To ensure that programs are producing effective classroom teachers, Ohio should consider academic achievement gains of students taught by the programs' graduates, averaged over the first three years of teaching. Although the state has commendably outlined its intentions in its RttT application, to ensure that preparation programs are held accountable, Ohio is urged to codify these requirements and to specify that they will apply to alternate route programs as well as traditional preparation programs..

Gather other meaningful data that reflect program performance.
In addition to knowing whether programs are producing effective teachers, other objective, meaningful data can also indicate whether programs are appropriately screening applicants and if they are delivering essential academic and professional knowledge. Ohio should gather data such as the following: average raw scores of graduates on licensing tests, including basic skills, subject matter and professional knowledge tests; satisfaction ratings by school principals and teacher supervisors of programs' student teachers, using a standardized form to permit program comparison; evaluation results from the first and/or second year of teaching; and five-year retention rates of graduates in the teaching profession.

Establish the minimum standard of performance for each category of data.
Programs should be held accountable for meeting these standards, with articulated consequences for failing to do so, including loss of program approval after appropriate due process. 

Publish an annual report card on the state's website for all teacher preparation programs.
While Ohio is commended for including a report card on its website that allows the public to review and compare traditional teacher preparation programs, the state should do so for its alternate route as well.
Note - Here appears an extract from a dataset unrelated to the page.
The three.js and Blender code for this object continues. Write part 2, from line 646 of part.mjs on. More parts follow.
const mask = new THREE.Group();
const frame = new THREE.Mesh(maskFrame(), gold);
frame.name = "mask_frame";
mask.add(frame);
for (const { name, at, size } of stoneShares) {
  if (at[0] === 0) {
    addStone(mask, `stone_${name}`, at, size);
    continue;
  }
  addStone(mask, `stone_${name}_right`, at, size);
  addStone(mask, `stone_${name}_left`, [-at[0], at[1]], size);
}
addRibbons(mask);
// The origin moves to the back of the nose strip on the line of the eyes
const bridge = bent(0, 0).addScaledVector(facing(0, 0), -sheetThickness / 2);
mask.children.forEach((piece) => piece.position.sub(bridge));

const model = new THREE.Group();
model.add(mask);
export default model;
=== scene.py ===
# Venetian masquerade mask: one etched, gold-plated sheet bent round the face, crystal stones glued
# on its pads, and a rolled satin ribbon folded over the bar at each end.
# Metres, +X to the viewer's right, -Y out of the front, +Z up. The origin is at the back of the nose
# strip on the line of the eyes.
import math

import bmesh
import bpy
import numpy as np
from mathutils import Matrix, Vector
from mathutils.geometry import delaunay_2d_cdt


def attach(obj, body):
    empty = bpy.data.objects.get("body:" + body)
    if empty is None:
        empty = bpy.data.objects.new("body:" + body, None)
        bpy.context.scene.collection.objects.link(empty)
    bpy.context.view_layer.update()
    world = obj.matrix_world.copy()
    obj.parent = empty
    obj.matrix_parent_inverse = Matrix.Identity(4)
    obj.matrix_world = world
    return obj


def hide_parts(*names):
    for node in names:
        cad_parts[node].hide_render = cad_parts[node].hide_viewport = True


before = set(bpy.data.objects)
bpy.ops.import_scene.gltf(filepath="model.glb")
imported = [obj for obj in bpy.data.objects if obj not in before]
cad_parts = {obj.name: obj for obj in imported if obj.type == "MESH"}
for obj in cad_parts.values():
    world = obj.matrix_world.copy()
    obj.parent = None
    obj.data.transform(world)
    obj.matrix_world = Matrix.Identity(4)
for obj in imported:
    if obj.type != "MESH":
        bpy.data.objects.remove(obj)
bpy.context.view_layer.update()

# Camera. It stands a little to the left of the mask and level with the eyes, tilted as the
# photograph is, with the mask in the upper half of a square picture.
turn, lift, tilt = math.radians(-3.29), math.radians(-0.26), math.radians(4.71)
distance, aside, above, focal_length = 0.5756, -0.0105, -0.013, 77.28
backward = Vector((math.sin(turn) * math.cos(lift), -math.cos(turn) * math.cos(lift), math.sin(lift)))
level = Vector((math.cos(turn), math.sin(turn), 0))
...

State response to our analysis

Ohio asserted that the collection of value-added data is addressed within each new program via program proposal FORM A, for teacher and administrator preparation programs. Satisfaction ratings by school principals and teacher mentors using a standardized form are a component of the Ohio METRICS. The state added that it will produce and publish an annual report card on teacher preparation programs.  

Last word

The code provided by the state only authorizes the Board of Regents to establish performance metrics for teacher preparation programs. NCTQ was unable to locate policy specifically identifying the components and requirements of the METRICS system. While it does appear the state is moving ahead with the accountability plan for teacher preparation programs outlined in its Race to the Top proposal, the state is encouraged to formally codify these requirements. 

Research rationale

For discussion of teacher preparation program approval see Andrew Rotherham's chapter "Back to the Future: The History and Politics of State Teacher Licensure and Certification." in A Qualified Teacher in Every Classroom. (Harvard Education Press, 2004).
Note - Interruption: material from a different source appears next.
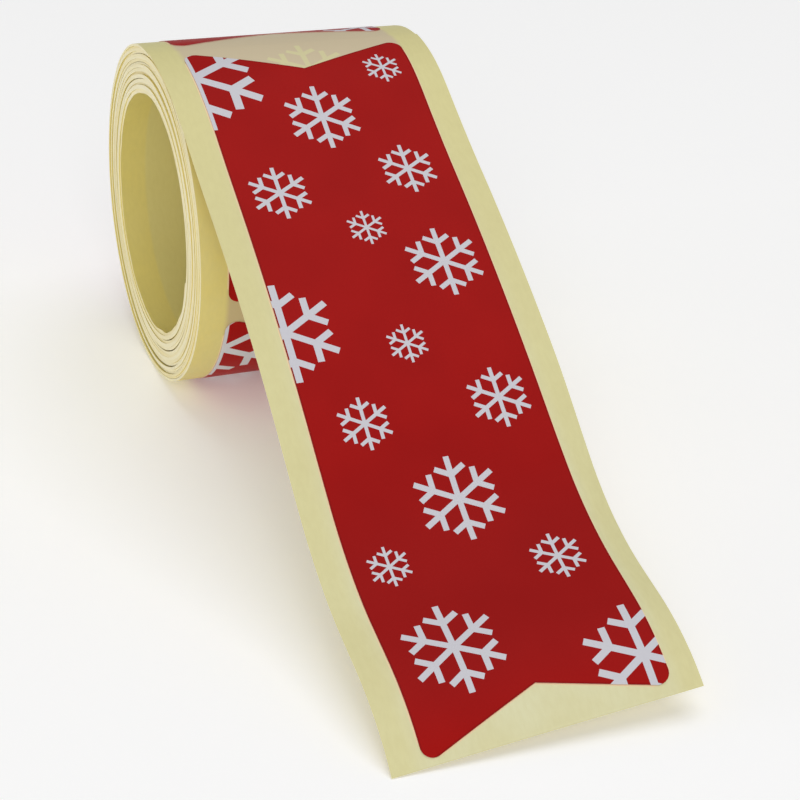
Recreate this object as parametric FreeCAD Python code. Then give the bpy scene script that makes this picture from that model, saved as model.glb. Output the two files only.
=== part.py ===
import FreeCAD, Part
import math
import os

# A coreless roll of gift ribbon labels: one long strip of glassine release liner,
# wound with its printed side outwards, that carries a row of swallow-tailed labels.
# The outermost label lies on the liner's free tail, which comes down in front of the roll.
#
# Frame: origin on the roll's axis, half way along it. +X runs along the axis,
# the tail reaches forward along -Y, +Z is up. All sizes are in millimetres.

# ---- the strip ------------------------------------------------------------
LINER_WIDTH = 55.0
LINER_THICKNESS = 0.08
END_TRIM = 1.2            # bare liner past the tips of the first label
START_TRIM = 16.0         # bare liner at the hidden inner end of the strip

# ---- the labels -----------------------------------------------------------
LABEL_COUNT = 20
LABEL_WIDTH = 44.0
LABEL_LENGTH = 150.0      # tip to tip
LABEL_THICKNESS = 0.10
LABEL_GAP = 5.0           # from one label's tips to the next label's tips
NOTCH_DEPTH = 7.3         # the swallow-tail notch, from the tips to its apex
TIP_RADIUS = 2.2
GLUE_LINE = 0.02          # between the liner and a wound label
PEEL_LINE = 0.06          # between the liner and the label that peels off it

# ---- the winding ----------------------------------------------------------
HOLLOW_RADIUS = 24.7
ROLL_RADIUS = 34.2        # inner face of the liner where the outermost turn ends
ROUND_TURN = 285.0        # the innermost stretch, in degrees, that is a true circle
LOOSENESS = 0.9           # how much wider the inner turns are spaced than the outer ones
ARC_ANGLE = 90.0          # about the angle of each arc that the winding is made of

# ---- the tail -------------------------------------------------------------
TAIL_START = 3.4          # degrees past the top of the roll where the outer turn ends
RUNNING_GAP = 0.08        # between the turning roll and the start of the tail
# The free tail as a chain of tangent arcs, each given as its share of the free
# length and the angle it turns, in degrees: down is positive, up is negative.
TAIL_BENDS = (
    (0.04, 4.0),
    (0.145, -3.8),
    (0.37, 6.9),
    (0.09, -1.6),
    (0.165, -19.3),
    (0.05, 0.4),
    (0.14, 23.4),
)

CUT_HEIGHT = 2.0          # how far a cutter reaches to each side of the strip
CUT_MARGIN = 1.0          # how far a cutter, and the stretch it cuts, reach past the notch


def normal(angle):
    """Outward direction, in (y, z), of a strip that slopes down by this angle."""
    return (-math.sin(angle), math.cos(angle))


class Strip:
    """The strip's side view: tangent arcs, each with a signed radius and a slope range."""

    def __init__(self, centre, radius, angle):
        self.arcs = []
        self.angle = angle
        across = normal(angle)
        self.point = (centre[0] + radius * across[0], centre[1] + radius * across[1])
        self.length = 0.0

    def bend(self, radius, turn):
        """Add an arc: a positive radius and turn bend down, negative ones bend up."""
        across = normal(self.angle)
        centre = (self.point[0] - radius * across[0], self.point[1] - radius * across[1])
        self.arcs.append((centre, radius, self.angle, self.angle + turn, self.length))
        self.angle += turn
        self.length += radius * turn
        across = normal(self.angle)
        self.point = (centre[0] + radius * across[0], centre[1] + radius * across[1])

    def stretch(self, start, end):
        """The arcs, or parts of arcs, between two distances along the strip."""
        found = []
        for centre, radius, first, last, before in self.arcs:
            low = max(start - before, 0.0)
            high = min(end - before, radius * (last - first))
            if high - low > 1e-6:
                found.append((centre, radius, first + low / radius, first + high / radius))
        return found

    def place(self, distance):
        """Point and slope at a distance along the strip."""
        for centre, radius, first, last, before in self.arcs:
            if distance <= before + radius * (last - first) + 1e-9:
                angle = first + (distance - before) / radius
                return spot(centre, radius, angle), angle
        raise ValueError("past the end of the strip")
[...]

For evidence of how weak state efforts to hold teacher preparation programs accountable are, see data on programs identified as low-performing in the U.S. Department of Education, Secretary's Seventh Annual Report on Teacher Quality 2010 at:
http://www2.ed.gov/about/reports/annual/teachprep/t2r7.pdf 

For additional discussion and research of how teacher education programs can add value to their teachers, see NCTQ, Tomorrow's Teachers: Evaluation Education Schools, available at http://www.nctq.org/p/edschools.

For a discussion of the lack of evidence that national accreditation status enhances teacher preparation programs' effectiveness, see D. Ballou and M. Podgursky, "Teacher Training and Licensure: A Layman's Guide," in Better Teachers, Better Schools, ed. Marci Kanstoroom and Chester E. Finn. Jr. (Washington, D.C.: Thomas B. Fordham Foundation, 1999), 45-47. See also No Common Denominator: The Preparation of Elementary Teachers in Mathematics by America's Education Schools (NCTQ, 2008) and What Education Schools Aren't Teaching About Reading and What Elementary Teachers Aren't Learning (NCTQ, 2006).

See NCTQ, Alternative Certification Isn't Alternative (2007) regarding the dearth of accountability data states require of alternate route programs.